Last year, the U.S. Supreme Court relaxed the standard for awarding attorneys’ fees to the prevailing party in patent infringement cases. Octane Fitness, LLC v. Icon Health & Fitness, Inc., 134 S. Ct. 1749 (2014). The Court in Octane decided that the prevailing party need merely show that the case “stands out from the others” rather than the earlier standard that required showing the losing party’s case was “objectively baseless” and lodged in subjective bad faith.
The Lanham Act’s mandate to award attorneys’ fees in “exceptional” cases is identical to the Patent Act’s fee provision. In fact, the Supreme Court in Octane cited a Lanham Act case while defining “exceptional.” This has stirred speculation as to whether Octane’s lower bar for awarding fees should apply to trademark infringement cases.

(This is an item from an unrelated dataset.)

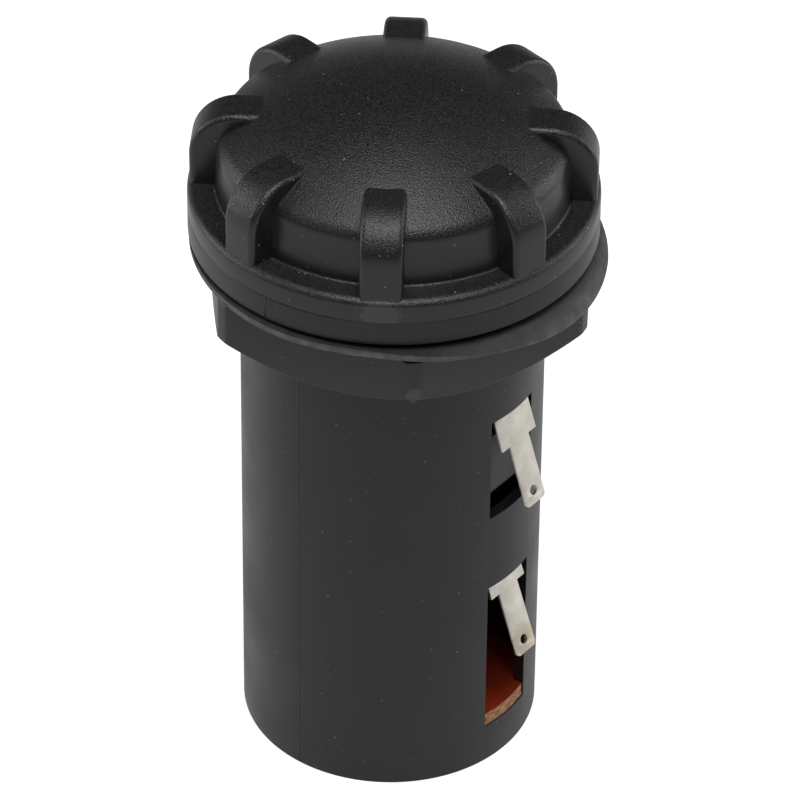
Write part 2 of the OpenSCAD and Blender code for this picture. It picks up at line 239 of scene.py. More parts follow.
class CellHolderStage(bpy.types.PropertyGroup):
    azimuth: angle("Azimuth", 37.1, "Camera's turn from the front")
    elevation: angle("Elevation", 37.43, "Camera's height angle")
    roll: angle("Roll", 0.63, "Camera's roll")
    distance: length("Distance", 690.1 * MM, "Distance from camera to aim")
    aim: length("Aim", -27.44 * MM, "Height of the camera's aim")
    aside: length("Aside", 0.995 * MM, "How far the aim lies right of the axis")
    lens: FloatProperty(name="Lens", description="Focal length in millimetres", default=247.0)


# ---------------------------------------------------------------------------
# Mesh helpers
# ---------------------------------------------------------------------------

def shade(mesh):
    """Smooth shading that breaks at the mesh's edges."""
    mesh.shade_smooth()
    mesh.set_sharp_from_angle(angle=SMOOTH_ANGLE)


def new_piece(name, bm, smooth=True):
    """Makes an object of a bmesh, at the origin, with outward faces."""
    bmesh.ops.remove_doubles(bm, verts=bm.verts, dist=1e-7)
    bmesh.ops.dissolve_degenerate(bm, edges=bm.edges, dist=1e-8)
    bmesh.ops.recalc_face_normals(bm, faces=bm.faces)
    mesh = bpy.data.meshes.new(name)
    bm.to_mesh(mesh)
    bm.free()
    if smooth:
        shade(mesh)
    piece = bpy.data.objects.new(name, mesh)
    bpy.context.scene.collection.objects.link(piece)
    return piece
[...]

Since the Octane ruling, several federal courts have applied the Octane ruling in trademark infringement cases, but one Connecticut federal judge refused to apply the Octane standard. In a recent trademark infringement case, the district court refused to award fees to the prevailing defendant on the basis that the motion for fees was untimely and the case was not sufficiently exceptional. On appeal, the Sixth Circuit overturned the ruling that the motion for fees was not timely filed, and remanded back to the district court to give full consideration to whether the case is exceptional enough to merit fees to the prevailing party. The Sixth Circuit noted that the fee-shifting provision in the Patent Act and the Lanham Act are identical and that “statutes using the same language should generally be interpreted consistently.”
Slep-Tone Entertainment Corpor v. Karaoke Kandy Store Inc. et al, Case No. 14-3117 (6th Cir., April 2015).